_What to work on_. Write the data out again in full, with no departure from the original.

_Dataset extract_.
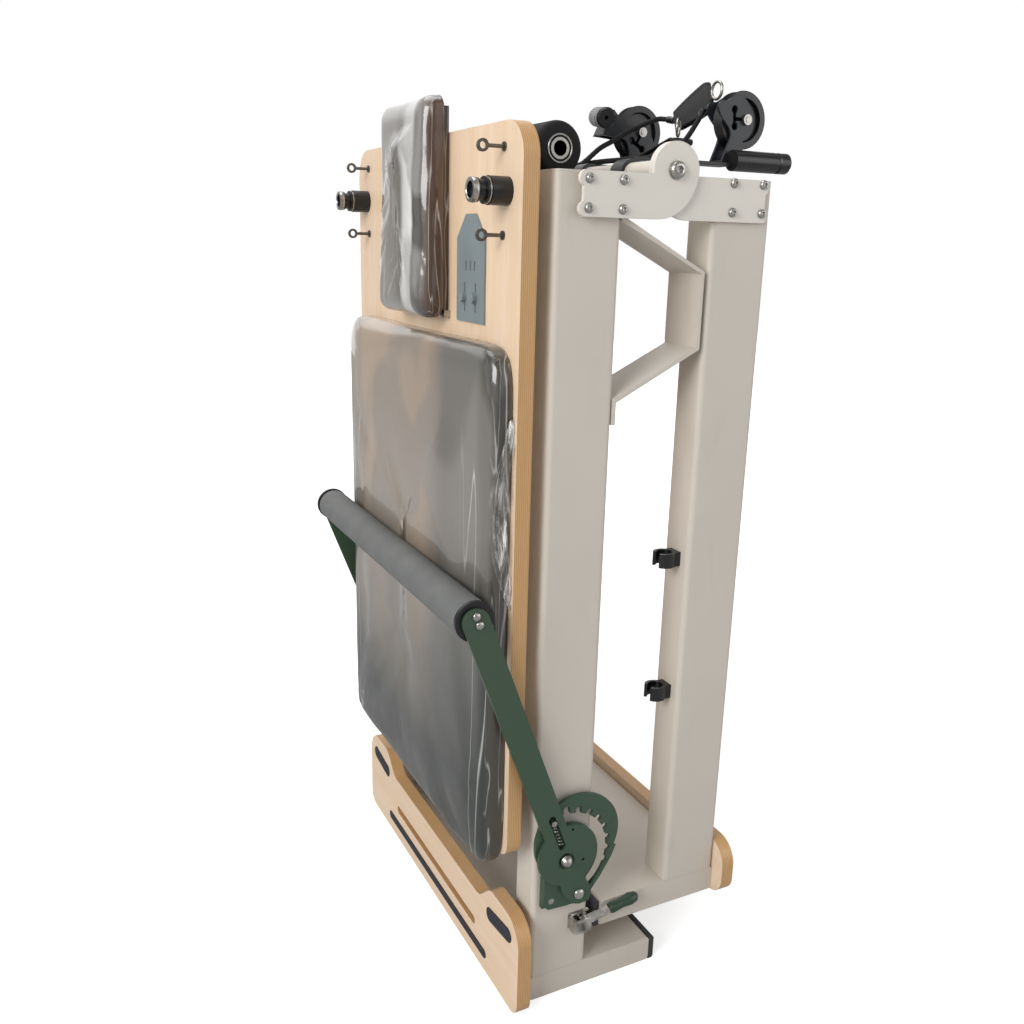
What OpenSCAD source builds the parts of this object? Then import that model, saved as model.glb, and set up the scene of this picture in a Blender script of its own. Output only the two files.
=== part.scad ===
/* [Frame] */
// Width over the outer faces of the rails
frame_width = 634; // [580:1:700]
// Depth of a rail, from its top face to its underside
rail_depth = 100; // [85:1:120]
// Width of a rail
rail_width = 60; // [50:1:70]
// Wall of the rails and the leg boxes
rail_wall = 2.5; // [2:0.5:4]
// Corner radius of the rails
rail_corner = 8; // [5:1:10]
// Height of the rails' hinge ends, folded
fold_height = 1250; // [1200:5:1300]
// Height of the head half's leg above the floor, folded
head_lift = 101; // [80:1:120]
// Thickness of an end leg
leg_thick = 43; // [36:1:50]
// Reach of the legs below the rails, unfolded
leg_drop = 135; // [110:1:160]
// Gap between a leg and the other half's rails, folded
fold_gap = 12; // [8:1:16]
// Thickness of the rubber strip under a leg
leg_rubber = 10; // [6:1:14]
// Width of a wheel track's shelf
track_width = 13; // [11:1:15]
// Depth of the wheel tracks below the rails' top faces
track_drop = 30; // [26:1:36]
// Thickness of the wheel tracks
track_thick = 4; // [3:0.5:5]

/* [Fold hinge] */
// Height of the hinge pin above the rails' ends
pivot_rise = 6; // [4:1:10]
// Thickness of a hinge plate
hinge_plate = 6; // [4:1:8]
// Height of the hinge plates below the rails' ends
hinge_deep = 57; // [45:1:65]
// Radius of the hinge plates' round ends
hinge_disc = 36; // [28:1:38]
// Radius of the hinge pins
hinge_pin_r = 8; // [6:0.5:10]
// Radius of the tube between the two hinges
cross_tube_r = 15; // [12:0.5:17]
// Reach of the left plates from the pin
left_plate_reach = 146; // [135:1:155]
// Reach of the right plates from the pin
right_plate_reach = 163; // [155:1:172]

/* [Middle legs] */
// Width of the bent strip
mid_leg_width = 78; // [50:1:85]
// Thickness of the bent strip
mid_leg_thick = 5; // [4:0.5:8]
// Distance of the strip's upper end below the rails' hinge ends
mid_leg_drop = 60; // [56:1:100]
// Height over the strip's two ends
mid_leg_span = 235; // [180:5:260]

/* [Standing platform] */
// Width of the platform and the head board
platform_width = 686; // [640:2:740]
// Height of the platform at its ears
platform_ear = 166; // [150:1:180]
// Height of the platform between its ears
platform_mid = 128; // [110:1:140]
// Thickness of the plywood boards
board_thick = 23; // [18:1:28]
// Gap between the platform and the rails
platform_gap = 13; // [8:1:16]

/* [Carriage] */
// How far the carriage board stands out past the rails' outer faces
board_overhang = 3; // [1:0.5:6]
// Height of the carriage board's lower end
board_low = 272; // [262:1:300]
// Height of the carriage board's upper end
board_high = 1307; // [1270:1:1330]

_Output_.
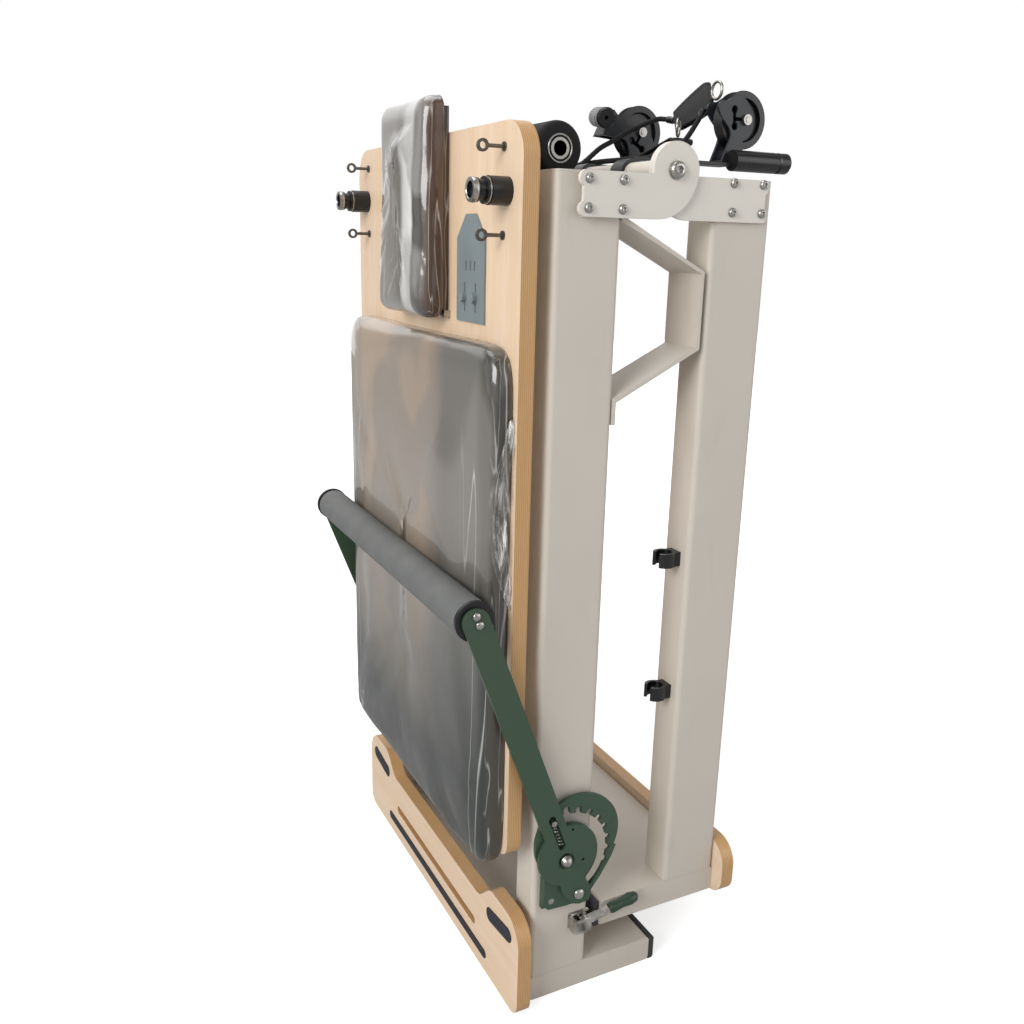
What OpenSCAD source builds the parts of this object? Then import that model, saved as model.glb, and set up the scene of this picture in a Blender script of its own. Output only the two files.
=== part.scad ===
/* [Frame] */
// Width over the outer faces of the rails
frame_width = 634; // [580:1:700]
// Depth of a rail, from its top face to its underside
rail_depth = 100; // [85:1:120]
// Width of a rail
rail_width = 60; // [50:1:70]
// Wall of the rails and the leg boxes
rail_wall = 2.5; // [2:0.5:4]
// Corner radius of the rails
rail_corner = 8; // [5:1:10]
// Height of the rails' hinge ends, folded
fold_height = 1250; // [1200:5:1300]
// Height of the head half's leg above the floor, folded
head_lift = 101; // [80:1:120]
// Thickness of an end leg
leg_thick = 43; // [36:1:50]
// Reach of the legs below the rails, unfolded
leg_drop = 135; // [110:1:160]
// Gap between a leg and the other half's rails, folded
fold_gap = 12; // [8:1:16]
// Thickness of the rubber strip under a leg
leg_rubber = 10; // [6:1:14]
// Width of a wheel track's shelf
track_width = 13; // [11:1:15]
// Depth of the wheel tracks below the rails' top faces
track_drop = 30; // [26:1:36]
// Thickness of the wheel tracks
track_thick = 4; // [3:0.5:5]

/* [Fold hinge] */
// Height of the hinge pin above the rails' ends
pivot_rise = 6; // [4:1:10]
// Thickness of a hinge plate
hinge_plate = 6; // [4:1:8]
// Height of the hinge plates below the rails' ends
hinge_deep = 57; // [45:1:65]
// Radius of the hinge plates' round ends
hinge_disc = 36; // [28:1:38]
// Radius of the hinge pins
hinge_pin_r = 8; // [6:0.5:10]
// Radius of the tube between the two hinges
cross_tube_r = 15; // [12:0.5:17]
// Reach of the left plates from the pin
left_plate_reach = 146; // [135:1:155]
// Reach of the right plates from the pin
right_plate_reach = 163; // [155:1:172]

/* [Middle legs] */
// Width of the bent strip
mid_leg_width = 78; // [50:1:85]
// Thickness of the bent strip
mid_leg_thick = 5; // [4:0.5:8]
// Distance of the strip's upper end below the rails' hinge ends
mid_leg_drop = 60; // [56:1:100]
// Height over the strip's two ends
mid_leg_span = 235; // [180:5:260]

/* [Standing platform] */
// Width of the platform and the head board
platform_width = 686; // [640:2:740]
// Height of the platform at its ears
platform_ear = 166; // [150:1:180]
// Height of the platform between its ears
platform_mid = 128; // [110:1:140]
// Thickness of the plywood boards
board_thick = 23; // [18:1:28]
// Gap between the platform and the rails
platform_gap = 13; // [8:1:16]

/* [Carriage] */
// How far the carriage board stands out past the rails' outer faces
board_overhang = 3; // [1:0.5:6]
// Height of the carriage board's lower end
board_low = 272; // [262:1:300]
// Height of the carriage board's upper end
board_high = 1307; // [1270:1:1330]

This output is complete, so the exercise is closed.